### PROBLEM STATEMENT
All material below is to be reproduced exactly.

### DATA EXTRACT
○ ○ ○ ○

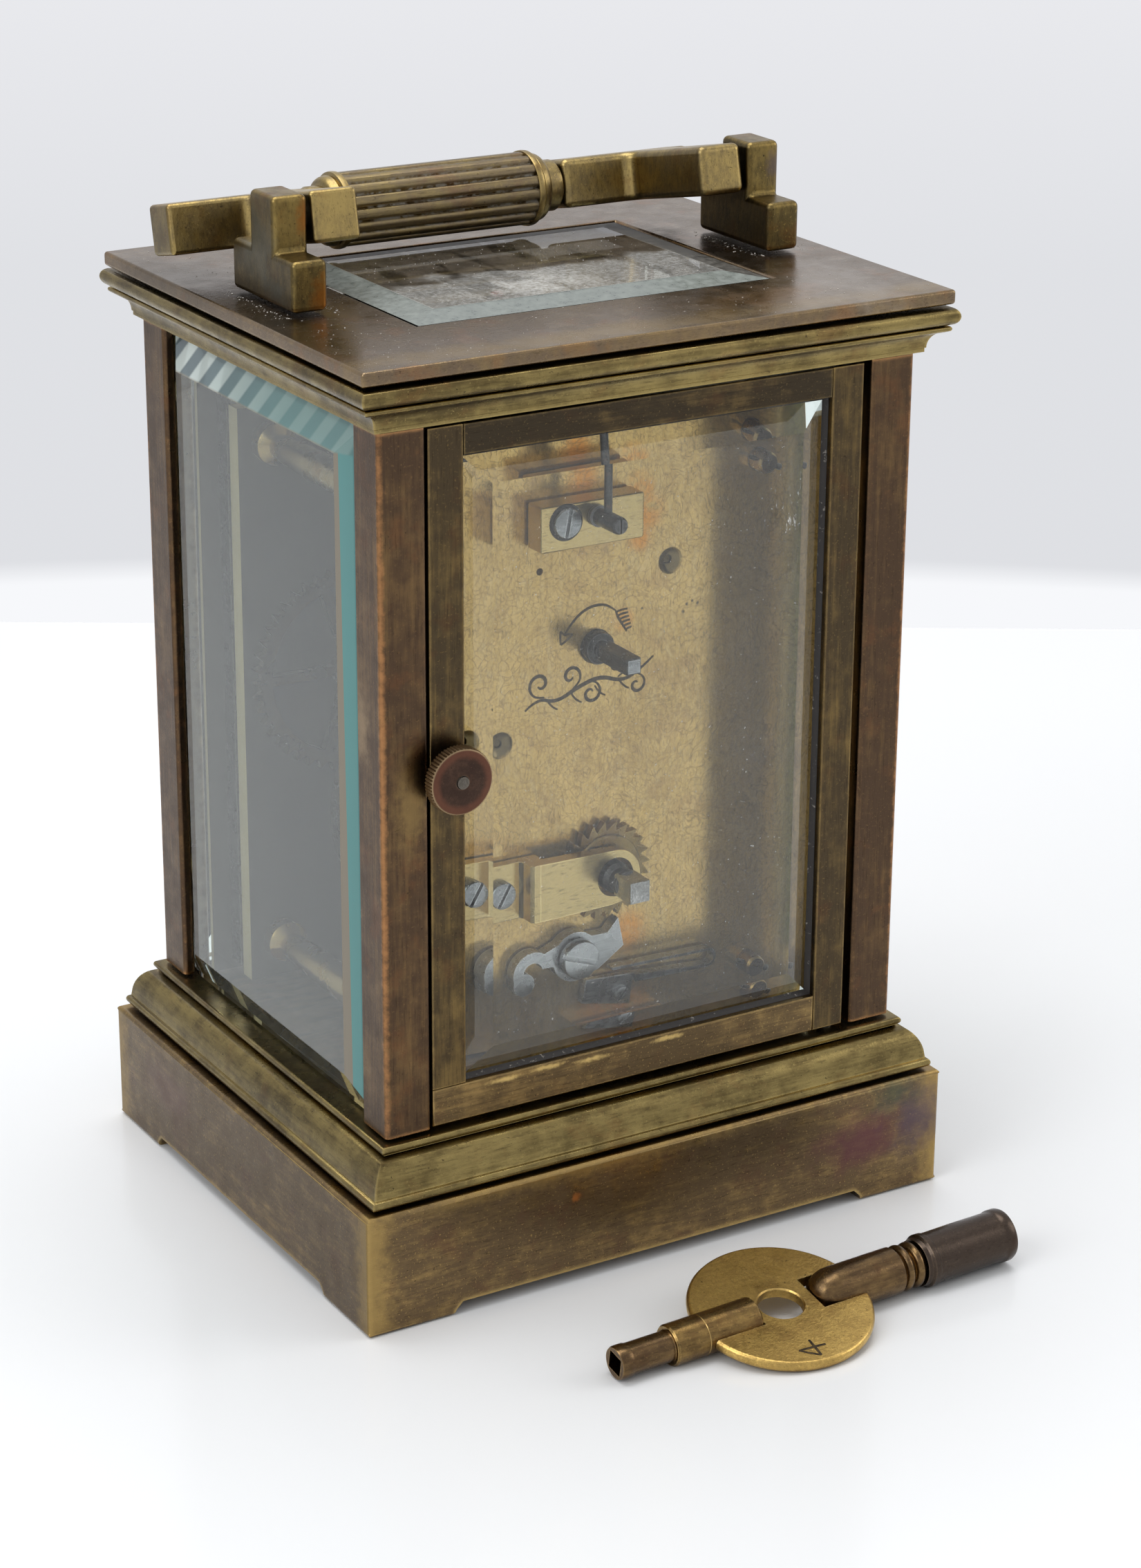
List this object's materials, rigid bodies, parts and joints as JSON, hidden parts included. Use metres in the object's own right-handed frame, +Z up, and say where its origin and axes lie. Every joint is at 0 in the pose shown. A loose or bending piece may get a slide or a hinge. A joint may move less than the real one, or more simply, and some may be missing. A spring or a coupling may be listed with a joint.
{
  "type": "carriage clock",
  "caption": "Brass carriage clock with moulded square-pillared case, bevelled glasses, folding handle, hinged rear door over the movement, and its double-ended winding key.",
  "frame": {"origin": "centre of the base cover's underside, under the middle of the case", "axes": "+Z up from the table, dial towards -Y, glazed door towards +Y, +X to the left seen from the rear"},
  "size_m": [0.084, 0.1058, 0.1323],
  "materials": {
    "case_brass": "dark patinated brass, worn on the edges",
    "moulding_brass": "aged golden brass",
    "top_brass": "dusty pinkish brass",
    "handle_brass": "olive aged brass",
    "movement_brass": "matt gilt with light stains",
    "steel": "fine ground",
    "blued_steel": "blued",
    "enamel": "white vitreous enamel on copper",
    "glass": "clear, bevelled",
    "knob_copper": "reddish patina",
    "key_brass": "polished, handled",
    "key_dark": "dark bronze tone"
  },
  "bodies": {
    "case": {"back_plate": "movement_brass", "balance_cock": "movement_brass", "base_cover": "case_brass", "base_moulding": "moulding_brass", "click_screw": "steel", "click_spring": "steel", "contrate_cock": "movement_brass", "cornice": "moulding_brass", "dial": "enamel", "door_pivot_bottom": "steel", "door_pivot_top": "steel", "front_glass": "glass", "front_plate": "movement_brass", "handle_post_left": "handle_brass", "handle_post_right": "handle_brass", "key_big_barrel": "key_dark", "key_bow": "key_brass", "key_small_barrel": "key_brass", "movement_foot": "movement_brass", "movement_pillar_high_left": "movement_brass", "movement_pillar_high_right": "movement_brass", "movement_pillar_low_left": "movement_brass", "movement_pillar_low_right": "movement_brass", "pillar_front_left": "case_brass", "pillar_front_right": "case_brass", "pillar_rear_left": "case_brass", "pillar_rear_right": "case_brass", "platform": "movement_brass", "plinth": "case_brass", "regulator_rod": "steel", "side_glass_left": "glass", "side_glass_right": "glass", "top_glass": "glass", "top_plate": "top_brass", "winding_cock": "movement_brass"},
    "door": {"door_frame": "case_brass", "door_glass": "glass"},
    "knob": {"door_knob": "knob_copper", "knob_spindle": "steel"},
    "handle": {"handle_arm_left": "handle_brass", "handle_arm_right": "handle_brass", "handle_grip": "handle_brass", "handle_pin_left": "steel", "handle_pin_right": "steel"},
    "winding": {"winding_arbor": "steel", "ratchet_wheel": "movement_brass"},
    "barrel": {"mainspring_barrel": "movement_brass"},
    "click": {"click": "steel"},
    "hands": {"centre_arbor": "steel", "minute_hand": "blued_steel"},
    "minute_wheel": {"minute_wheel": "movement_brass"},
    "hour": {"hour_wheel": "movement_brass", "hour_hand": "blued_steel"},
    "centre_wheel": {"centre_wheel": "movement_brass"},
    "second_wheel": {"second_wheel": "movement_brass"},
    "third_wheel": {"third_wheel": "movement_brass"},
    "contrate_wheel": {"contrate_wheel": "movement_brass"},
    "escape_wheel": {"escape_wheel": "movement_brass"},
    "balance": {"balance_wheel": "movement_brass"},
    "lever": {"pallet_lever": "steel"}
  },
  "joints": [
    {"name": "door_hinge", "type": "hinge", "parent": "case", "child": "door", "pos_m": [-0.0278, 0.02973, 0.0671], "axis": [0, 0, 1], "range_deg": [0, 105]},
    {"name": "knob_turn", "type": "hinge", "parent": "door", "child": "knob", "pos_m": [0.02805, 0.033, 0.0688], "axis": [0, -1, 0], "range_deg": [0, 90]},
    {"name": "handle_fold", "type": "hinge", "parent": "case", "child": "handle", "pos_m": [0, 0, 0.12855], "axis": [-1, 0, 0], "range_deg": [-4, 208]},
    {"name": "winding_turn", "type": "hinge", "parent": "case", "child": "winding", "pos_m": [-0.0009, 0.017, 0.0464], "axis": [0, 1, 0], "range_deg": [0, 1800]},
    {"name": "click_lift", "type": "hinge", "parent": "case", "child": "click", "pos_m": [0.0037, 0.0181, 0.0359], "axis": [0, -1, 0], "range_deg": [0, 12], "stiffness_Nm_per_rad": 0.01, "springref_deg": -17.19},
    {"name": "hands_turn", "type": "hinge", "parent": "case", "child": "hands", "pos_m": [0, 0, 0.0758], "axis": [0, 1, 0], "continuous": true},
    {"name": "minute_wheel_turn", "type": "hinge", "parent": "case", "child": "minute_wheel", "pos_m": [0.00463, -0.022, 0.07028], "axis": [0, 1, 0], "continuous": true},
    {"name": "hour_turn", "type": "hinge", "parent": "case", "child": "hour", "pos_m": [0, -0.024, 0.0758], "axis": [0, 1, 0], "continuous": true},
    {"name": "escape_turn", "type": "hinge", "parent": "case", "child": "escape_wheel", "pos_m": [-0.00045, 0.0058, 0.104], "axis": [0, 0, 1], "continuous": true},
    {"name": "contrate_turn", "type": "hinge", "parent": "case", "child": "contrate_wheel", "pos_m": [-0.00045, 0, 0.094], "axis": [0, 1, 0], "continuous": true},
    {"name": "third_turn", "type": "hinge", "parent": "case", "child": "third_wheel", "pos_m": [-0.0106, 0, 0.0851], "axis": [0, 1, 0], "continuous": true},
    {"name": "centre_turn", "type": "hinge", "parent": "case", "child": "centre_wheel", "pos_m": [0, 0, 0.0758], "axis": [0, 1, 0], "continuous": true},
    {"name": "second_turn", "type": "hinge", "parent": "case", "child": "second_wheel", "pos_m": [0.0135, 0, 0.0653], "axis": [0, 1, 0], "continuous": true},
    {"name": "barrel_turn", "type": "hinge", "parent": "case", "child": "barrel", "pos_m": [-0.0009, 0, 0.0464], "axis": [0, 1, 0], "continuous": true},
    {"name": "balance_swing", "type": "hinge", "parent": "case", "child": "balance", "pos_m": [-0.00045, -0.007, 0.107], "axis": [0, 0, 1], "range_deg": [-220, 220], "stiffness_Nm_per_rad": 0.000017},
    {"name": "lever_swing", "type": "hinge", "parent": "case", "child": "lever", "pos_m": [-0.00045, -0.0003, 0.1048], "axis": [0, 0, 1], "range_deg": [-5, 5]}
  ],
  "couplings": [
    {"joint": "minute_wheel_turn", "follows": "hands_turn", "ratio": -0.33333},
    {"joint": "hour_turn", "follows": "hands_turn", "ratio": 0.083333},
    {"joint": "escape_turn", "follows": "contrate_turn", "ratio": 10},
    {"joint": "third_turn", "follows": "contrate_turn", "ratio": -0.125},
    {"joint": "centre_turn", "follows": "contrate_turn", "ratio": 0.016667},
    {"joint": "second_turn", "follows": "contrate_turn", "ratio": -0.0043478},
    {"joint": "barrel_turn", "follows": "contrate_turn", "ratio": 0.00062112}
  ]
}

○ ○ ○ ○

### THE RESPONSE
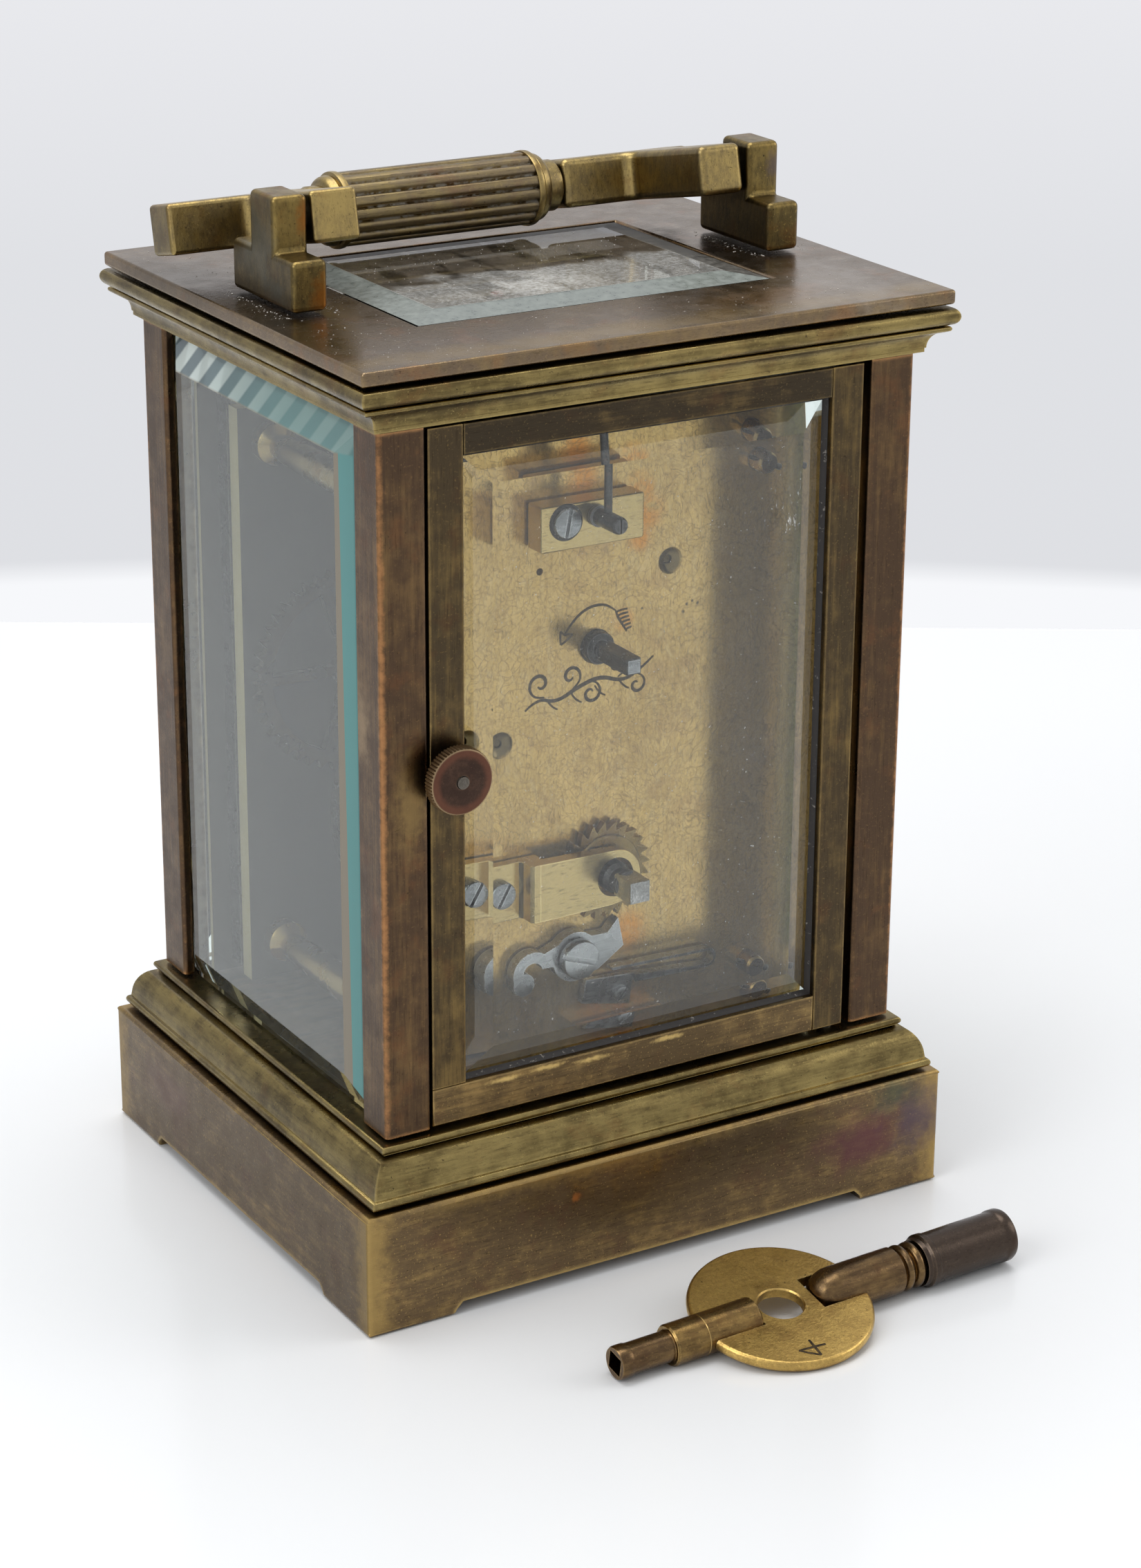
List this object's materials, rigid bodies, parts and joints as JSON, hidden parts included. Use metres in the object's own right-handed frame, +Z up, and say where its origin and axes lie. Every joint is at 0 in the pose shown. A loose or bending piece may get a slide or a hinge. A joint may move less than the real one, or more simply, and some may be missing. A spring or a coupling may be listed with a joint.
{
  "type": "carriage clock",
  "caption": "Brass carriage clock with moulded square-pillared case, bevelled glasses, folding handle, hinged rear door over the movement, and its double-ended winding key.",
  "frame": {"origin": "centre of the base cover's underside, under the middle of the case", "axes": "+Z up from the table, dial towards -Y, glazed door towards +Y, +X to the left seen from the rear"},
  "size_m": [0.084, 0.1058, 0.1323],
  "materials": {
    "case_brass": "dark patinated brass, worn on the edges",
    "moulding_brass": "aged golden brass",
    "top_brass": "dusty pinkish brass",
    "handle_brass": "olive aged brass",
    "movement_brass": "matt gilt with light stains",
    "steel": "fine ground",
    "blued_steel": "blued",
    "enamel": "white vitreous enamel on copper",
    "glass": "clear, bevelled",
    "knob_copper": "reddish patina",
    "key_brass": "polished, handled",
    "key_dark": "dark bronze tone"
  },
  "bodies": {
    "case": {"back_plate": "movement_brass", "balance_cock": "movement_brass", "base_cover": "case_brass", "base_moulding": "moulding_brass", "click_screw": "steel", "click_spring": "steel", "contrate_cock": "movement_brass", "cornice": "moulding_brass", "dial": "enamel", "door_pivot_bottom": "steel", "door_pivot_top": "steel", "front_glass": "glass", "front_plate": "movement_brass", "handle_post_left": "handle_brass", "handle_post_right": "handle_brass", "key_big_barrel": "key_dark", "key_bow": "key_brass", "key_small_barrel": "key_brass", "movement_foot": "movement_brass", "movement_pillar_high_left": "movement_brass", "movement_pillar_high_right": "movement_brass", "movement_pillar_low_left": "movement_brass", "movement_pillar_low_right": "movement_brass", "pillar_front_left": "case_brass", "pillar_front_right": "case_brass", "pillar_rear_left": "case_brass", "pillar_rear_right": "case_brass", "platform": "movement_brass", "plinth": "case_brass", "regulator_rod": "steel", "side_glass_left": "glass", "side_glass_right": "glass", "top_glass": "glass", "top_plate": "top_brass", "winding_cock": "movement_brass"},
    "door": {"door_frame": "case_brass", "door_glass": "glass"},
    "knob": {"door_knob": "knob_copper", "knob_spindle": "steel"},
    "handle": {"handle_arm_left": "handle_brass", "handle_arm_right": "handle_brass", "handle_grip": "handle_brass", "handle_pin_left": "steel", "handle_pin_right": "steel"},
    "winding": {"winding_arbor": "steel", "ratchet_wheel": "movement_brass"},
    "barrel": {"mainspring_barrel": "movement_brass"},
    "click": {"click": "steel"},
    "hands": {"centre_arbor": "steel", "minute_hand": "blued_steel"},
    "minute_wheel": {"minute_wheel": "movement_brass"},
    "hour": {"hour_wheel": "movement_brass", "hour_hand": "blued_steel"},
    "centre_wheel": {"centre_wheel": "movement_brass"},
    "second_wheel": {"second_wheel": "movement_brass"},
    "third_wheel": {"third_wheel": "movement_brass"},
    "contrate_wheel": {"contrate_wheel": "movement_brass"},
    "escape_wheel": {"escape_wheel": "movement_brass"},
    "balance": {"balance_wheel": "movement_brass"},
    "lever": {"pallet_lever": "steel"}
  },
  "joints": [
    {"name": "door_hinge", "type": "hinge", "parent": "case", "child": "door", "pos_m": [-0.0278, 0.02973, 0.0671], "axis": [0, 0, 1], "range_deg": [0, 105]},
    {"name": "knob_turn", "type": "hinge", "parent": "door", "child": "knob", "pos_m": [0.02805, 0.033, 0.0688], "axis": [0, -1, 0], "range_deg": [0, 90]},
    {"name": "handle_fold", "type": "hinge", "parent": "case", "child": "handle", "pos_m": [0, 0, 0.12855], "axis": [-1, 0, 0], "range_deg": [-4, 208]},
    {"name": "winding_turn", "type": "hinge", "parent": "case", "child": "winding", "pos_m": [-0.0009, 0.017, 0.0464], "axis": [0, 1, 0], "range_deg": [0, 1800]},
    {"name": "click_lift", "type": "hinge", "parent": "case", "child": "click", "pos_m": [0.0037, 0.0181, 0.0359], "axis": [0, -1, 0], "range_deg": [0, 12], "stiffness_Nm_per_rad": 0.01, "springref_deg": -17.19},
    {"name": "hands_turn", "type": "hinge", "parent": "case", "child": "hands", "pos_m": [0, 0, 0.0758], "axis": [0, 1, 0], "continuous": true},
    {"name": "minute_wheel_turn", "type": "hinge", "parent": "case", "child": "minute_wheel", "pos_m": [0.00463, -0.022, 0.07028], "axis": [0, 1, 0], "continuous": true},
    {"name": "hour_turn", "type": "hinge", "parent": "case", "child": "hour", "pos_m": [0, -0.024, 0.0758], "axis": [0, 1, 0], "continuous": true},
    {"name": "escape_turn", "type": "hinge", "parent": "case", "child": "escape_wheel", "pos_m": [-0.00045, 0.0058, 0.104], "axis": [0, 0, 1], "continuous": true},
    {"name": "contrate_turn", "type": "hinge", "parent": "case", "child": "contrate_wheel", "pos_m": [-0.00045, 0, 0.094], "axis": [0, 1, 0], "continuous": true},
    {"name": "third_turn", "type": "hinge", "parent": "case", "child": "third_wheel", "pos_m": [-0.0106, 0, 0.0851], "axis": [0, 1, 0], "continuous": true},
    {"name": "centre_turn", "type": "hinge", "parent": "case", "child": "centre_wheel", "pos_m": [0, 0, 0.0758], "axis": [0, 1, 0], "continuous": true},
    {"name": "second_turn", "type": "hinge", "parent": "case", "child": "second_wheel", "pos_m": [0.0135, 0, 0.0653], "axis": [0, 1, 0], "continuous": true},
    {"name": "barrel_turn", "type": "hinge", "parent": "case", "child": "barrel", "pos_m": [-0.0009, 0, 0.0464], "axis": [0, 1, 0], "continuous": true},
    {"name": "balance_swing", "type": "hinge", "parent": "case", "child": "balance", "pos_m": [-0.00045, -0.007, 0.107], "axis": [0, 0, 1], "range_deg": [-220, 220], "stiffness_Nm_per_rad": 0.000017},
    {"name": "lever_swing", "type": "hinge", "parent": "case", "child": "lever", "pos_m": [-0.00045, -0.0003, 0.1048], "axis": [0, 0, 1], "range_deg": [-5, 5]}
  ],
  "couplings": [
    {"joint": "minute_wheel_turn", "follows": "hands_turn", "ratio": -0.33333},
    {"joint": "hour_turn", "follows": "hands_turn", "ratio": 0.083333},
    {"joint": "escape_turn", "follows": "contrate_turn", "ratio": 10},
    {"joint": "third_turn", "follows": "contrate_turn", "ratio": -0.125},
    {"joint": "centre_turn", "follows": "contrate_turn", "ratio": 0.016667},
    {"joint": "second_turn", "follows": "contrate_turn", "ratio": -0.0043478},
    {"joint": "barrel_turn", "follows": "contrate_turn", "ratio": 0.00062112}
  ]
}